4. Surface & Material Refinement AT_GEN_SMOOTH_NORMALS, AT_REMOVE_DUPLICATE_MATERIAL, AT_INSTANTIATE_MESHES_Q0_2 Regenerate shading normals and unify materials for rendering consistency.
5. Naming & Final Cleanup AT_OUTLINER_NAME_CLEANUP, AT_CLEANING_UP_SCENE Standardize node names, purge leftovers, and ensure export readiness.

Examples by Profile Category

Rendering Profiles

  • Rendering1, 2, 3 prioritize surface fidelity → tools like AT_INSTANTIATE_MESHES_Q0_2 and AT_GEN_SMOOTH_NORMALS appear late, after all topology work.

  • Early tools (AT_OPTIMIZE_FACES, AT_OPTIMIZE_VERTICES) prepare for tight tessellation (low tolerance values).

  • Hierarchy cleanup (AT_ROLLING_UP_HIERARCHY, AT_HIERARCHY_UNIQUIZER) ensures renderer-friendly, merged scenes.

Rule of thumb: Rendering profiles finish with normals + cleanup to guarantee visually perfect surfaces.


VR Profiles

  • VR1, VR2 start with geometry merges (AT_MERGE_CLOSE_VERTICES) before decimation to maintain watertight geometry under aggressive reduction.

  • VR3 includes hierarchy roll-ups and uniquizers because desktop VR handles larger files but benefits from a flatter scene tree.

Rule of thumb: Merge and optimize come first; hierarchy and normals come last for smooth performance in headsets.


WebGL Profiles

  • Web1 and Web2 are designed for maximum FPS → they repeat optimization passes before normals generation to minimize polycount and ensure clean edges.

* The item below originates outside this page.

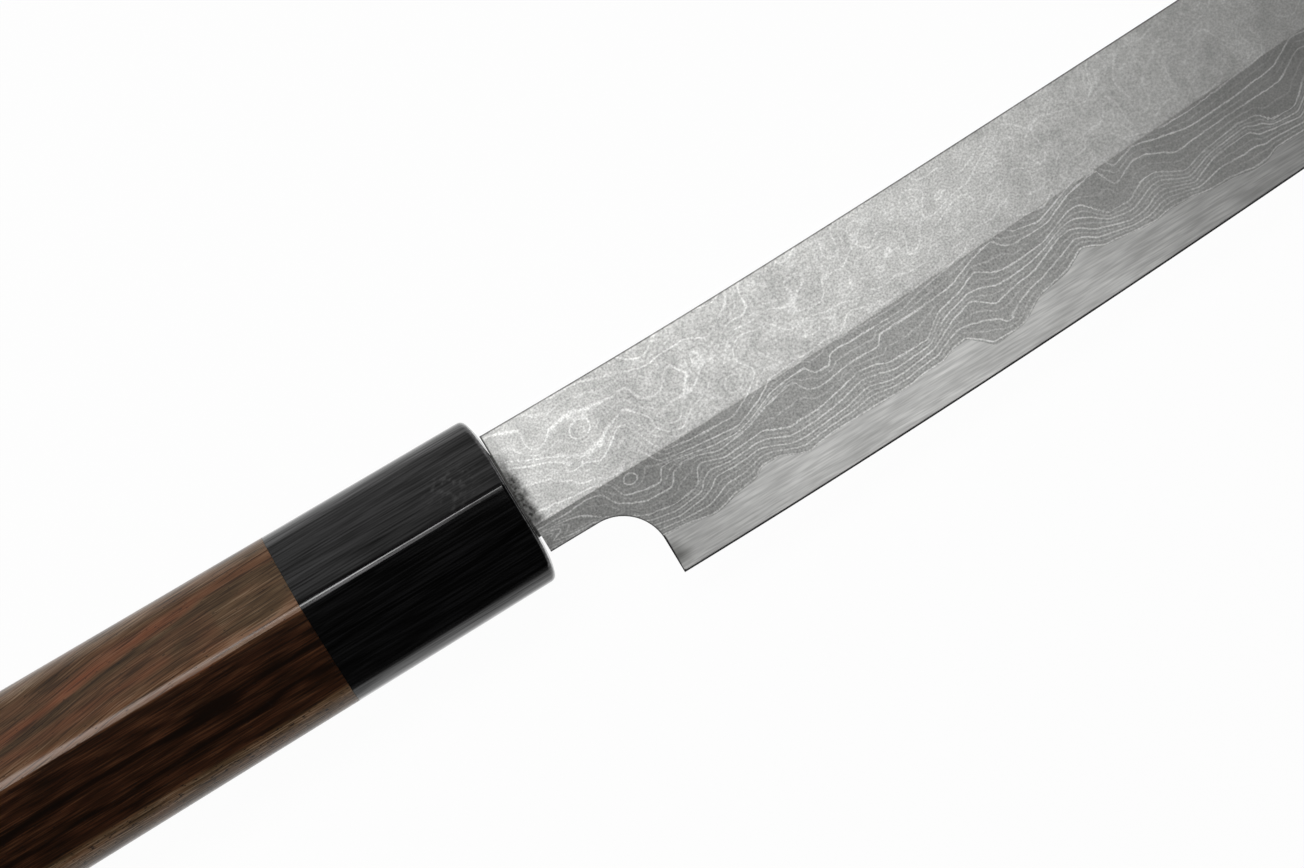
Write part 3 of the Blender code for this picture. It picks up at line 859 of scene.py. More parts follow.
    def build(self) -> bpy.types.Material:
        """Makes the material.

        Returns:
            The material, ready for a piece.
        """
        bench = Bench("suminagashi_iron_blasted_and_etched", 1.0, self.roughness)
        add = bench.add
        dents = bench.grain(self.dent_width, 1.0)
        colour = add(Node.MIX, {0: self.lines(bench), 6: linear(self.iron), 7: linear(self.light_line)},
                     **COLOURS)
        # painted shade: darker within a fraction of a millimetre of the outline
        rim = add(Node.LAYER, out="Fac", attribute_name="rim")
        rim = add(Node.RANGE, (rim, *self.dark_edge_mm, self.dark_edge_share, 0.0), **SMOOTH)
        colour = add(Node.MIX, {0: rim, 6: colour, 7: linear(self.painted_dark_edge)}, **COLOURS)
        # oxidised patch and painted shadow line at the mouth
        oxide_and_shadow = self.oxide_and_corner_shadow(bench)
        colour = add(Node.MIX, {0: oxide_and_shadow, 6: colour, 7: linear(self.oxide_and_shadow)}, **COLOURS)
        depth = add(Node.RANGE, (bench.along, *self.from_mouth(self.smoother), *self.speckle))
        speckle = add(Node.MATH, (dents, 0.5), operation="SUBTRACT")
        speckle = add(Node.MATH, (speckle, depth, 1.0), operation="MULTIPLY_ADD")
        # painted shade: darker in a band a little ahead of the mouth
        painted_shade_band = add(Node.MATH, (bench.along, self.mouth + self.shade_band_at), operation="SUBTRACT")
        painted_shade_band = add(Node.MATH, (painted_shade_band,), operation="ABSOLUTE")
        painted_shade_band = add(Node.RANGE, (painted_shade_band, 0.0, self.shade_band_reach, self.shade_band_tone, 1.0), **SMOOTH)
        cloud = add(Node.RANGE, (bench.grain(self.cloud_size, 4.0), *GRAIN_REACH, *self.cloud_tones))
        patches = add(Node.RANGE, (bench.grain(self.patch_size, 4.0), *GRAIN_REACH, *self.patch_tones))
        flat = add(Node.LAYER, out="Fac", attribute_name="flat")
        patches = add(Node.MIX, {0: flat, 2: self.bevel_tone, 3: patches})
        bench.give(Base_Color=bench.tinted(colour, speckle, painted_shade_band, cloud, patches),
                   Normal=add(Node.BUMP, {"Height": dents, "Strength": 0.25, "Distance": self.dent_depth}))
        return bench.made


@dataclass(frozen=True)
class CoreSteel:
    """High-carbon cutting steel, ground along the edge and hazed on stones.

    The grinding leaves fine lines along the blade, which stretch a reflection across them, and the
    heel keeps a dark stain. The thin dark line along the cutting edge is painted shade. The real
    lines are some 0.03 mm apart, and are drawn wider, so that they show.
    """

    stain_at: tuple[float, float, float]
    steel: str = "D8D8D6"
    stain: str = "6A6A66"
    # painted shade: colour of the thin dark line along the cutting edge
    painted_dark_edge: str = "303030"
    roughness: float = 0.31
    anisotropy: float = 0.6
    line_width: float = 0.28 * MM
    line_tones: tuple[float, float] = (0.84, 1.16)
    band_width: float = 0.8 * MM
    band_tones: tuple[float, float] = (0.94, 1.06)
    spot_size: float = 2.4 * MM
    haze_tones: tuple[float, float] = (0.88, 1.12)
    # painted shade: width of the dark line along the cutting edge, in mm
    dark_edge_mm: tuple[float, float] = (0.18, 0.36)
    stain_wander: float = 3 * MM
    stain_reach: tuple[float, float] = (0.2 * MM, 2.9 * MM)
    stain_share: float = 0.8

    def build(self) -> bpy.types.Material:
        """Makes the material.

        Returns:
            The material, ready for a piece.
        """
        bench = Bench("carbon_steel_ground_along_the_edge", 1.0, self.roughness)
        add = bench.add
        spots = bench.grain(self.spot_size, 2.0, longer=2.5)
        away = add(Node.VECTOR, (bench.place, self.stain_at), "Value", operation="DISTANCE")
        wander = add(Node.MATH, (spots, 0.5), operation="SUBTRACT")
        away = add(Node.MATH, (wander, self.stain_wander, away), operation="MULTIPLY_ADD")
        stained = add(Node.RANGE, (away, *self.stain_reach, self.stain_share, 0.0), **SMOOTH)
        colour = add(Node.MIX, {0: stained, 6: linear(self.steel), 7: linear(self.stain)}, **COLOURS)
        # painted shade: darker within a fraction of a millimetre of the outline
        rim = add(Node.LAYER, out="Fac", attribute_name="rim")
        rim = add(Node.RANGE, (rim, *self.dark_edge_mm, 1.0, 0.0), **SMOOTH)
        colour = add(Node.MIX, {0: rim, 6: colour, 7: linear(self.painted_dark_edge)}, **COLOURS)
        lines = bench.grain(self.line_width, 2.0, longer=16.0)
        lines = add(Node.RANGE, (lines, 0.34, 0.66, *self.line_tones))
        bands = bench.grain(self.band_width, 3.0, longer=14.0)
        bands = add(Node.RANGE, (bands, *GRAIN_REACH, *self.band_tones))
        haze = add(Node.RANGE, (spots, *GRAIN_REACH, *self.haze_tones))
        normal = add(Node.SURFACE, out="Normal")
        across = add(Node.VECTOR, (normal, (1.0, 0.0, 0.0)), operation="CROSS_PRODUCT")
        bench.give(Base_Color=bench.tinted(colour, lines, bands, haze), Tangent=across,
                   Anisotropic=self.anisotropy)
        return bench.made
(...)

  • Web3 adds hierarchy tools (AT_ROLLING_UP_HIERARCHY, AT_HIERARCHY_UNIQUIZER) since configurators require unique part references.

Rule of thumb: Web profiles double up geometry passes early; cleanup and material merge always finish the chain.


Typical Sequence Explained

Below is a condensed view of why this order works universally:

Step Example Tool Why It’s Early or Late
1️⃣ Merge vertices AT_MERGE_CLOSE_VERTICES Must occur before face optimization or decimation.
2️⃣ Optimize faces/verts AT_OPTIMIZE_FACES, AT_OPTIMIZE_VERTICES Reduces geometry noise before LOD or tessellation.
3️⃣ Reorient faces AT_REORIENT_FACES_COHERENTLY Prevents flipped normals before smoothing.
4️⃣ Decimate AT_DECIMATE_HIGH_QUALITY_MESHES_LOW Simplifies mesh now that geometry is stable.
5️⃣ Remove empties AT_REMOVE_EMPTY_NODES Cleans up hierarchy after mesh edits.
6️⃣ Roll-up hierarchy AT_ROLLING_UP_HIERARCHY Consolidates structure; should not happen before merges.
7️⃣ Generate normals AT_GEN_SMOOTH_NORMALS Must come after decimation to reflect final topology.
8️⃣ Cleanup AT_OUTLINER_NAME_CLEANUP, AT_REMOVE_DUPLICATE_MATERIAL, AT_CLEANING_UP_SCENE Always last for a valid export state.

Best Practices

  • Always preserve the existing order when editing or creating profiles.
    Each tool’s result feeds the next stage.

  • If adding custom tools, insert them after geometry cleanup but before normals generation unless specified otherwise.

  • Avoid placing decimation or normals earlier — it can cause shading errors or broken meshes.

  • Profiles can repeat certain tools (like AT_OPTIMIZE_FACES) intentionally to perform incremental cleanup after major topology changes.


Summary

The order of tools defines the recipe for conversion.
Think of it as a structured build pipeline:

“Mesh preparation → Hierarchy simplification → Surface refinement → Final export.”

By maintaining this sequence, Meshmatic ensures:

  • Optimal triangle count

  • Correct orientation and shading

  • Clean hierarchies

  • Error-free outputs across all export formats (GLB, USD, FBX, etc.)